- [Provided material]
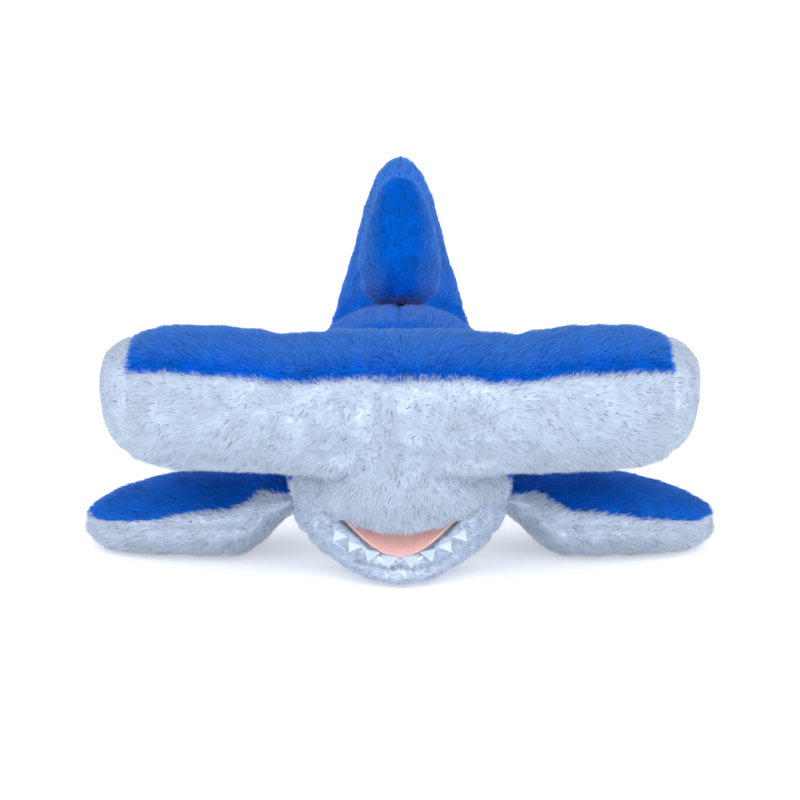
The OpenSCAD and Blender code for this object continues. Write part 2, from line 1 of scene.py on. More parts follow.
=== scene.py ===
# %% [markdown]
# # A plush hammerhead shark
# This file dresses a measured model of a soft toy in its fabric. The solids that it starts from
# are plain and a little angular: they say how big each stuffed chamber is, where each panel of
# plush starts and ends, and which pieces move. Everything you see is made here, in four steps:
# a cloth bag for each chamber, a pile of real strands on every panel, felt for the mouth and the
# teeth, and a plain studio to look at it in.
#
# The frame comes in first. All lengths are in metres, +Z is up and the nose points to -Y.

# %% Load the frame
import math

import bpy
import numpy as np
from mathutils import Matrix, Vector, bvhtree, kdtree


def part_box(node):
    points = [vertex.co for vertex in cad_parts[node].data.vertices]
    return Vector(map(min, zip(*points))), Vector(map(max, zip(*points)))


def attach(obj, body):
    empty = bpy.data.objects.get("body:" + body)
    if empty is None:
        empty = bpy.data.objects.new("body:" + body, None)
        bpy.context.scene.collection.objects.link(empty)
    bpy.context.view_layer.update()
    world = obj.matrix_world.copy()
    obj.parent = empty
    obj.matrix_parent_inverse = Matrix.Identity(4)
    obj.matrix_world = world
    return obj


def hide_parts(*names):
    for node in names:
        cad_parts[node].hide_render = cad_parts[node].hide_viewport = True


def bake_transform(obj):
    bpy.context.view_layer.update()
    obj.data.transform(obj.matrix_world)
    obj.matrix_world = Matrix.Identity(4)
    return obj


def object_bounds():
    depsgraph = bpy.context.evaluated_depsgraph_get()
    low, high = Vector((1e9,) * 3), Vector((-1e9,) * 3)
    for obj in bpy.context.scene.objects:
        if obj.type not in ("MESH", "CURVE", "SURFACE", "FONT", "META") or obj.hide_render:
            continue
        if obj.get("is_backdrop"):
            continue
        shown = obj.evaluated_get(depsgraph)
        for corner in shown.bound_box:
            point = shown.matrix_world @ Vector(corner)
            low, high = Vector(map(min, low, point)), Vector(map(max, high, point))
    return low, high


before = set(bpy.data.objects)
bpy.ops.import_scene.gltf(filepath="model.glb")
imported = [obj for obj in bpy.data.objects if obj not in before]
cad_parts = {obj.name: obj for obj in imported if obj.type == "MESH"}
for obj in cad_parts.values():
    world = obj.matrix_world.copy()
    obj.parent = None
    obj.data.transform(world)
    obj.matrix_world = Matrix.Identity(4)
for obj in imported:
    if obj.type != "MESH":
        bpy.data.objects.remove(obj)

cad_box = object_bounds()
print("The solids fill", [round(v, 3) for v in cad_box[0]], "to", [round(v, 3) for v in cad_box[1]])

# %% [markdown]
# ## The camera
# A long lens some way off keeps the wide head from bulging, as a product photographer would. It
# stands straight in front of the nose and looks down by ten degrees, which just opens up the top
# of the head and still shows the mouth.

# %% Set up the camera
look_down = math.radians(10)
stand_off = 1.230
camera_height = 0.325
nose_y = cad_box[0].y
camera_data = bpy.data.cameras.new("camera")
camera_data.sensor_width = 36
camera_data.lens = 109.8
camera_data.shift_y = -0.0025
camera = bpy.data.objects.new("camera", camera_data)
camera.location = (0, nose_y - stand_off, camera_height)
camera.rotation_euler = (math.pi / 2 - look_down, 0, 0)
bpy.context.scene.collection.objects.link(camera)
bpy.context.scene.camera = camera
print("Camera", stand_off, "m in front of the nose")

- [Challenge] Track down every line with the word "names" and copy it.

- [Exercise solution]
def hide_parts(*names):
    for node in names:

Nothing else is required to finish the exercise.